- [SET EXERCISE]:
What is needed is an exact copy of the lines from the line containing "the frame of" to the line containing "obj.matrix_world = world", both lines included, and nothing else.

- [DATA BLOCK]:
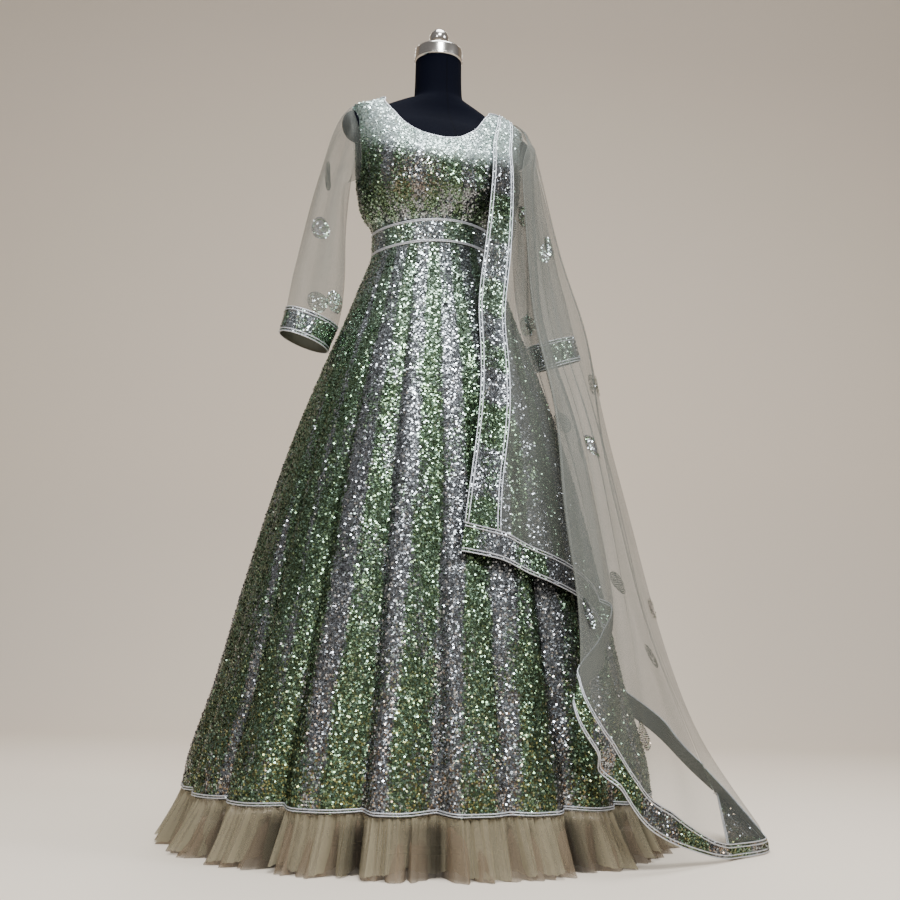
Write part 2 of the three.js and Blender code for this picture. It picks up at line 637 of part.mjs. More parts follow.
const outlines = new Map();
function outlineAt(z) {
  const level = Math.round(z / 6) * 6;
  if (outlines.has(level)) return outlines.get(level);
  const points = [];
  for (let turn = 0; turn < 360; turn += 6) {
    const rings = level > 1150 ? BODICE_RINGS : SKIRT_RINGS;
    const flare = level < HEM ? mix(12, 42, (HEM - level) / HEM) : 6;
    const p = ringPoint(rings, turn, clamp(level, 60, 1452), level > 1150 ? 3 : flare);
    points.push([p.x, p.y]);
  }
  for (const p of sleeveCloud) if (Math.abs(p.z - level) < 9) points.push([p.x, p.y]);
  points.sort((a, b) => a[0] - b[0] || a[1] - b[1]);
  const cross = (o, a, b) => (a[0] - o[0]) * (b[1] - o[1]) - (a[1] - o[1]) * (b[0] - o[0]);
  const chain = (list) => {
    const hull = [];
    for (const p of list) {
      while (hull.length > 1 && cross(hull[hull.length - 2], hull[hull.length - 1], p) <= 0) hull.pop();
      hull.push(p);
    }
    return hull.slice(0, -1);
  };
  const hull = [...chain(points), ...chain(points.slice().reverse())];
  outlines.set(level, hull);
  return hull;
}

// Distance from the axis to the outline in a direction.
function outlineReach(turn, z) {
  const hull = outlineAt(z);
  const [dx, dy] = [Math.sin(rad(turn)), -Math.cos(rad(turn))];
  let best = 0;
  for (let k = 0; k < hull.length; k += 1) {
    const [ax, ay] = hull[k];
    const [bx, by] = hull[(k + 1) % hull.length];
    const det = dx * (ay - by) - dy * (ax - bx);
    if (Math.abs(det) < 1e-9) continue;
    const along = (ax * (ay - by) - ay * (ax - bx)) / det;
    const share = (dx * ay - dy * ax) / det;
    if (along > best && share >= -1e-6 && share <= 1 + 1e-6) best = along;
  }
  return best;
}

const ridgeHeights = BODICE_RINGS.filter((r) => r.z >= 1418).reverse();
const ridgeHeight = (x) => curve(ridgeHeights.map((r) => r.wide), ridgeHeights.map((r) => r.z), x);

function foldPoint(line, z, start) {
  const heights = [...LEVELS.map((name) => LEVEL_HEIGHT[name])].reverse();
  const turns = [...line.turns].reverse();
  const reaches = [...line.reach].reverse();
  const side = line.turns[0] > 90 ? 1 : -1;
  const top = 90 + side * 0.25;
  const turn = curve([...heights, start], [...turns, top], z);
  const reach = curve([...heights, start], [...reaches, 0], z);
  const rise = clamp((z - LEVEL_HEIGHT.collar) / (start - LEVEL_HEIGHT.collar), 0, 1);
  const lying = z > 1417 ? mix(outlineReach(turn, 1417), line.ridge, rise ** 2) : outlineReach(turn, z);
  const out = Math.max(lying + line.lift * (1 - rise), reach);
  return new THREE.Vector3(out * Math.sin(rad(turn)), -out * Math.cos(rad(turn)), z);
}

// The line between two fold lines, so that each stretch of net has columns of its own.
function between(a, b, t) {
  const both = (name) => a[name].map((v, k) => mix(v, b[name][k], t));
  const number = (name) => mix(a[name], b[name], t);
  return {
    ridge: number("ridge"), foot: number("foot"), lift: number("lift"),
    turns: both("turns"), reach: both("reach"),
  };
}

function fallRows(folds, split, rows) {
  const lines = [];
  for (let k = 0; k < folds.length - 1; k += 1) {
    const parts = k === 0 && folds === FRONT_FOLDS ? 1 : split;
    for (let s = 0; s < parts; s += 1) lines.push(between(folds[k], folds[k + 1], s / parts));
  }
  lines.push(folds[folds.length - 1]);
  const grid = [];
  for (let i = 0; i <= rows; i += 1) {
    grid.push(lines.map((line) => {
      const start = ridgeHeight(line.ridge) + line.lift - LEAST_LIFT + SEAT;
      const low = Math.max(line.foot, 0);
      const hem = low + Math.min(BORDER * 0.93, 20 + 0.62 * low);
      const upper = [start, start - 9, mix(start, 1403, 0.6), 1395];
      const t = (i - 3) / (rows - 4);
      const z = i === rows ? low : i < 3 ? upper[i] : mix(upper[3], hem, t ** 1.35);
      return foldPoint(line, z, start);
    }));
  }
  return grid;
}

// A strip that lies on a net wall: its own points, moved out.
function moved(points, out) {
  const rows = points.length;
  const columns = points[0].length;
  return points.map((line, i) => line.map((p, j) => {
    const down = points[Math.min(i + 1, rows - 1)][j].clone().sub(points[Math.max(i - 1, 0)][j]);
    const across = line[Math.min(j + 1, columns - 1)].clone().sub(line[Math.max(j - 1, 0)]);
    return p.clone().addScaledVector(down.cross(across).normalize(), out);
  }));
}

// The same points with every side drawn in, so that a strip ends short of its neighbour.
function shortened(points, by) {
  const rows = points.length - 1;
  const columns = points[0].length - 1;
  const towards = (p, q) => p.clone().addScaledVector(q.clone().sub(p).normalize(), by);
  const narrow = points.map((line) => line.map((p, j) => {
    if (j === 0) return towards(p, line[1]);
    return j === columns ? towards(p, line[columns - 1]) : p;
  }));
  return narrow.map((line, i) => line.map((p, j) => {
    if (i === 0) return towards(p, narrow[1][j]);
    return i === rows ? towards(p, narrow[rows - 1][j]) : p;
  }));
}

function scarf() {
  const rows = 14;
  const front = fallRows(FRONT_FOLDS, 2, rows);
  const back = fallRows(BACK_FOLDS, 3, rows);
  add("dupatta_front_fall", wall(front, NET), netCloth);
  add("dupatta_back_fall", wall(back, NET), netCloth);
  const lie = NET / 2 + 1.5 * GAP + TRIM / 2;
  const last = front[0].length - 1;
  const edgeOfEnd = back[0].length - 5;
  const wide = back[0].length - 1;
  const strips = [
    { name: "front_edge", grid: front, from: [0, 0], to: [rows - 1, 1] },
    { name: "front_end", grid: front, from: [rows - 1, 0], to: [rows, last] },
    { name: "long_edge", grid: back, from: [rows - 1, 0], to: [rows, edgeOfEnd] },
    { name: "back_end", grid: back, from: [rows - 1, edgeOfEnd], to: [rows, wide] },
    { name: "back_edge", grid: back, from: [0, wide - 1], to: [rows - 1, wide] },
  ];
  for (const { name, grid, from, to } of strips) {
    const out = moved(grid, lie).slice(from[0], to[0] + 1).map((line) => line.slice(from[1], to[1] + 1));
    add(`dupatta_border_${name}`, wall(shortened(out, SEAM), TRIM), sequinCloth);
  }
}

dressForm();
bodicePanel("bodice_front", false);
bodicePanel("bodice_back", true);
neckBinding();
waistband();
skirt();
frill();
sleeves();
scarf();

export default garment;
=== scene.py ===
"""A floor-length sequin gown with net sleeves, a net frill and a long net scarf (dupatta), on a
limbless dress form. Each operator models and finishes one piece, or one group of like pieces, in
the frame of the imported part: metres, +Z up, front towards -Y, wearer's left towards +X."""
import functools
import math
from collections import namedtuple

import bpy
import numpy as np
from mathutils import Matrix, Vector


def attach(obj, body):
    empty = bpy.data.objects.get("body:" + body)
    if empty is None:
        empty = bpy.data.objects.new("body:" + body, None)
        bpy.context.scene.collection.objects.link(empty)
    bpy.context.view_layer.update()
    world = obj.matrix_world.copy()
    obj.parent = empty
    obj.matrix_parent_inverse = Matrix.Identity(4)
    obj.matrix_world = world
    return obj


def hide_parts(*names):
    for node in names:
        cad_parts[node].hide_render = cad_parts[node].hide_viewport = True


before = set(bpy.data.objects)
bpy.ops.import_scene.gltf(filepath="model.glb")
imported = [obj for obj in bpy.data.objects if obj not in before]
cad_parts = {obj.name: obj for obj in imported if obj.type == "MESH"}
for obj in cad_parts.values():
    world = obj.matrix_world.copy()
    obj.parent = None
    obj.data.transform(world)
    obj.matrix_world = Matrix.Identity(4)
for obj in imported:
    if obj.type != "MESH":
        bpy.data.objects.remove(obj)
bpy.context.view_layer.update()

bl_info = {
    "name": "Sequin gown with net dupatta",
    "version": (1, 0, 0),
    "blender": (4, 5, 0),
    "location": "View3D > Sidebar > Gown",
    "description": "Models and finishes a sequin gown, its dupatta and the dress form under them",
    "category": "Object",
}

# ---- sizes shared by the pieces: metres, and degrees from the centre front --
GAP = 0.0004                  # between two cloths
SEQUIN_CLOTH = 0.002
NET = 0.0012
TRIM = 0.0016
BAND_TOP = 1.187              # waistband, at the centre front
BAND_HEIGHT = 0.048
BAND_DIP = 0.015              # how much lower the waistband is at the sides
WAIST = 1.165                 # height of the narrowest ring of the bodice
BELT_CLOSE = 0.5              # spacing of the belt's cords, beside the scarf's
HEM = 0.097
HEM_DIP = 0.004               # how much the hem dips on a fold's crest
FOLDS_FROM = 1.120            # height where the skirt starts to fall into folds
SEWN_ON = SEQUIN_CLOTH / 2 + 0.0012    # a cord's middle, off the middle of the cloth
GATHERS = 74                  # in each half of the frill
FRILL_FOOT = 0.0025
ARMHOLE_MIDDLE = 1.343
ARMHOLE_HALF = 0.075
ARMHOLE_TURN = 10             # how far the armhole cuts in from the side
SEAM_TURN = 89.25             # where a bodice panel ends, just short of the side
BORDER = 0.052
NECK_END = 1.446              # height of the neck edge on the shoulder
BINDING_INSIDE = 0.0016
BINDING_ABOVE = 0.0014
BINDING_DIP = 0.0035          # how much lower the binding is on top of the shoulder
SEQUINS_END = 1.441           # no sequins above it, where the binding closes the shoulder
NECK_MIDDLE = 1.40            # middle of the painted sheen round the neckline
LEAST_LIFT = 0.008            # of a fold line off what is under it
SEAT = SEQUIN_CLOTH / 2 + NET / 2 + 3 * GAP
FORM_FOOT = 0.93
NECK_TOP = 1.549
CAP_RADIUS = 0.0486
CAP_TOP = 1.5836
FINIAL_TOP = 1.6226

Ring = namedtuple("Ring", "z wide deep y")
SleeveRing = namedtuple("SleeveRing", "in_x in_z out_x out_z y half spread")
SkirtFold = namedtuple("SkirtFold", "at half fall")
NeckPoint = namedtuple("NeckPoint", "turn height")
Fold = namedtuple("Fold", "name ridge foot lift turns reach")
Stripe = namedtuple("Stripe", "waist hem half")
Butta = namedtuple("Butta", "across down radius", defaults=(0.02,))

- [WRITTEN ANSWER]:
the frame of the imported part: metres, +Z up, front towards -Y, wearer's left towards +X."""
import functools
import math
from collections import namedtuple

import bpy
import numpy as np
from mathutils import Matrix, Vector


def attach(obj, body):
    empty = bpy.data.objects.get("body:" + body)
    if empty is None:
        empty = bpy.data.objects.new("body:" + body, None)
        bpy.context.scene.collection.objects.link(empty)
    bpy.context.view_layer.update()
    world = obj.matrix_world.copy()
    obj.parent = empty
    obj.matrix_parent_inverse = Matrix.Identity(4)
    obj.matrix_world = world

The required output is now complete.